O MMA também frisou que não se trata de uma determinação isolada. “Esse compromisso consta nos PPCDs (Planos de Ação para Prevenção e Controle do Desmatamento) assinados por 19 ministérios – incluindo o Ministério da Agricultura e Pecuária (Mapa) – e tem sido reiterado em diferentes ocasiões pelo presidente Luiz Inácio Lula da Silva e pela ministra do Meio Ambiente e Mudança do Clima, Marina Silva.”
Além da eliminação do desmatamento ilegal até 2030, o plano abrange ações como recuperação da vegetação nativa, ordenamento territorial e regularização fundiária. “Trata-se de um compromisso de todo o governo, que requer empenho e ações sinérgicas de todos os órgãos federais, além de estados e municípios, setor privado e sociedade civil”, afirmou o MMA.
Responsável por consolidar o plano, a pasta citou, ainda, a retomada das ações de controle do desmatamento e alguns de seus resultados.
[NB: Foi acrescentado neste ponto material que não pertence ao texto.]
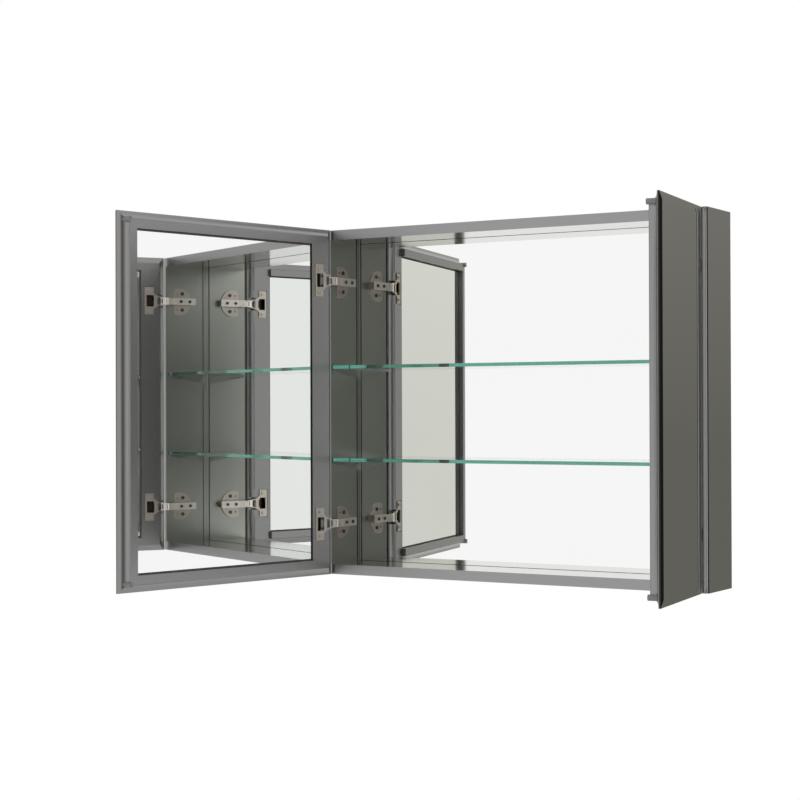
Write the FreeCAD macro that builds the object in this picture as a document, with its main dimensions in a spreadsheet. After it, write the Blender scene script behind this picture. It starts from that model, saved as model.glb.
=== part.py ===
import FreeCAD, Part
import math
import os

import Sketcher

# A surface-mounted medicine cabinet with two mirrored doors of unequal width, in
# millimetres.  The origin is the centre of the back face, the one that lies on the wall.
# +X runs to the right, +Y into the wall and +Z up.  Both doors are modelled open, which
# is the rest position.  Three local frames are used below:
#   side frame   X inward from the outer face of a side, Y back from the front plane
#   door frame   X from the hinge end to the free end, Y from the glass face inward
#   link frame   X from the arm pin to the cup pin, Y towards the inside of the cabinet
# The right-hand side and door are the left-hand ones turned half a turn about Y.

doc = FreeCAD.newDocument("medicine_cabinet")
sheet = doc.addObject("Spreadsheet::Sheet", "Dims")

DIMENSIONS = [
    # carcass
    ("width", 781.0), ("height", 660.4), ("depth", 111.0),
    ("glass_cover", 4.0), ("side_wall", 9.0), ("outer_deck", 9.6), ("inner_deck", 9.4),
    ("nose_depth", 4.0), ("nose_inset", 1.5), ("nose_round", 1.5),
    ("board", 7.0), ("mirror_thick", 3.0), ("mirror_gap", 0.5), ("rebate", 3.0),
    ("groove_width", 4.0), ("groove_depth", 3.0), ("groove_front", 91.3),
    # shelves and brackets
    ("shelf_thick", 6.35), ("shelf_gap", 1.5), ("shelf_front", 5.0), ("shelf_back", 12.0),
    ("lower_shelf_top", -108.0), ("upper_shelf_top", 70.5),
    ("bracket_wall", 3.0), ("bracket_ledge", 12.0), ("ledge_thick", 2.0),
    ("bracket_nose", 3.0), ("bracket_heel", 19.0),
    ("tab_thick", 3.6), ("tab_depth", 2.8),
    # screws
    ("screw_radius", 2.0), ("screw_head", 3.9), ("screw_length", 24.0),
    ("screw_front", 21.0), ("screw_rear", 81.0),
    ("board_screw_radius", 1.5), ("board_screw_head", 2.9), ("board_screw_length", 20.0),
    ("board_screw_spacing", 250.0),
    # wall hangers
    ("hanger_spacing", 406.4), ("hanger_height", 262.0), ("hanger_width", 60.0),
    ("hanger_tall", 24.0), ("hanger_thick", 2.0), ("keyhole_radius", 4.5),
    ("keyslot_radius", 2.25), ("keyslot_rise", 8.0), ("hanger_screw_offset", 24.0),
    ("hanger_recess", 5.0),
    # doors
    ("left_door_width", 507.0), ("right_door_width", 252.0), ("door_inset", 9.5),
    ("frame_thick", 23.0), ("door_thick", 16.0), ("bumper_gap", 3.0), ("door_glass", 4.0),
    ("bevel_width", 12.7), ("bevel_depth", 1.5),
    ("cove_radius", 18.0), ("cove_outset", 3.0), ("rail_width", 30.5),
    ("stile_width", 57.0), ("door_board", 6.5), ("inner_mirror_gap", 3.0),
    ("key_width", 11.0), ("key_thick", 6.0), ("key_offset", 17.5), ("key_length", 42.0),
    ("key_back", 5.0),
    ("bumper_radius", 5.0), ("bumper_from_edge", 13.0), ("bumper_from_end", 15.5),
    ("bumper_base", 5.0), ("bumper_stand", 2.8),
    # door hinges
    ("hinge_height", 232.0), ("pin_radius", 1.5), ("pin_clearance", 0.05),
    ("arm_pin_in", 26.0), ("cup_pin_in", 8.0), ("cup_pin_deep", 12.9),
    ("plate_front", 18.8), ("plate_half", 27.65), ("plate_round", 30.7), ("plate_thick", 2.5),
    ("plate_centre", 32.1), ("spare_hole_in", 27.0), ("spare_hole_height", 18.0),
    ("spare_hole_radius", 2.2),
    ("saddle_half", 5.6), ("saddle_top", 26.0), ("saddle_front", 23.0), ("saddle_length", 39.0),
    ("arm_half", 7.7), ("arm_web_in", 26.0), ("arm_web", 2.0), ("arm_front", 5.0),
    ("arm_back", 68.0), ("arm_cheek_front", 21.0), ("arm_cheek_back", 66.0),
    ("arm_cheek_in", 17.5), ("arm_cheek", 1.8), ("tongue_half", 5.5), ("tongue_eye", 3.0),
    ("tongue_back", 10.0), ("rib_front", 12.0), ("rib_pitch", 4.0), ("rib_width", 1.6),
    ("rib_height", 0.6),
    ("link_length", 15.616), ("link_half", 7.7), ("link_cheek", 2.0),
    ("link_arm_eye", 3.4), ("link_cup_eye", 2.8), ("link_web_near", 1.7), ("link_web", 1.5),
    ("link_web_start", 4.2), ("link_web_end", 3.4),
    ("notch_length", 49.5), ("notch_half", 32.2), ("notch_floor", 5.5),
    ("cup_plate_start", 27.4), ("cup_plate_length", 20.7), ("cup_plate_half", 30.65),
    ("cup_plate_thick", 1.8), ("cup_opening_half", 12.9), ("cup_opening_end", 44.0),
    ("cup_wall", 1.6), ("ear_inner", 8.2), ("ear_outer", 10.4), ("ear_eye", 3.0),
    ("wing_root", 18.0), ("wing_tip", 9.0), ("wing_start", 13.0),
    ("bridge_start", 18.0), ("bridge_end", 26.0), ("bridge_thick", 1.5),
    ("cup_screw_height", 23.0), ("cup_screw_in", 37.0), ("cup_screw_tip", 7.0),
    ("plate_screw_radius", 1.75), ("plate_screw_head", 3.9), ("plate_screw_in", 40.0),
    ("plate_screw_height", 18.5), ("plate_screw_length", 9.5),
    ("adjuster_radius", 2.0), ("adjuster_head", 3.4), ("adjuster_front", 31.0),
    ("adjuster_back", 53.0), ("adjuster_length", 11.5), ("pan_head", 1.7),
    ("drive_width", 1.0), ("drive_span", 4.4), ("drive_depth", 1.0),
    # how far each door stands open at rest, and the link's turn for each degree of it
    ("left_open", 102.8), ("right_open", 97.1), ("link_share", 0.1254),
]

size = {}
for row, (alias, value) in enumerate(DIMENSIONS, start=1):
    sheet.set("A%d" % row, alias)
    sheet.set("B%d" % row, repr(value))
    sheet.setAlias("B%d" % row, alias)
    size[alias] = value
doc.recompute()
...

Até julho de 2024, houve uma redução de 45,7% na taxa de desmatamento na amazônia, em relação ao mesmo período de 2022. No Cerrado, a queda foi de 23,5%, conforme os dados do Inpe (Instituto Nacional de Pesquisas Espaciais).
“Alcançar a meta de zerar o desmatamento requer a continuidade e a ampliação das ações em curso, além da mobilização de novos instrumentos e o comprometimento de todos os setores do governo federal”, declarou o MMA.
O Brasil assumiu, em 2023, a meta de eliminar o desmatamento ilegal até 2030 em todos os biomas, seja em áreas públicas ou privadas. A meta faz parte dos compromissos ambientais do Brasil firmados no âmbito do Acordo de Paris.
Após sofrer ataques e ver a flexibilização do licenciamento ambiental ser aprovada com apoio da base do governo Lula, a ministra Marina Silva negou, em entrevista à Folha, que seja alvo de isolamento e disse que a agenda ambiental avança, mesmo com divergências.
Sua agenda sofreu derrotas no Congresso nos últimos anos, sem muita resistência do governo. Marina discorda, diz que há apoio e que o Executivo implementa suas medidas.
“Tem muita gente que está do lado da proteção ambiental. O governo tem agido, mesmo em meio a contradições, do fato de sermos uma frente ampla, respondendo às necessidades da agenda ambiental. Você acha que a gente teria reduzido o desmatamento no Brasil inteiro se não fosse o esforço do governo, com 19 ministérios trabalhando junto?”, disse à Folha de S.Paulo.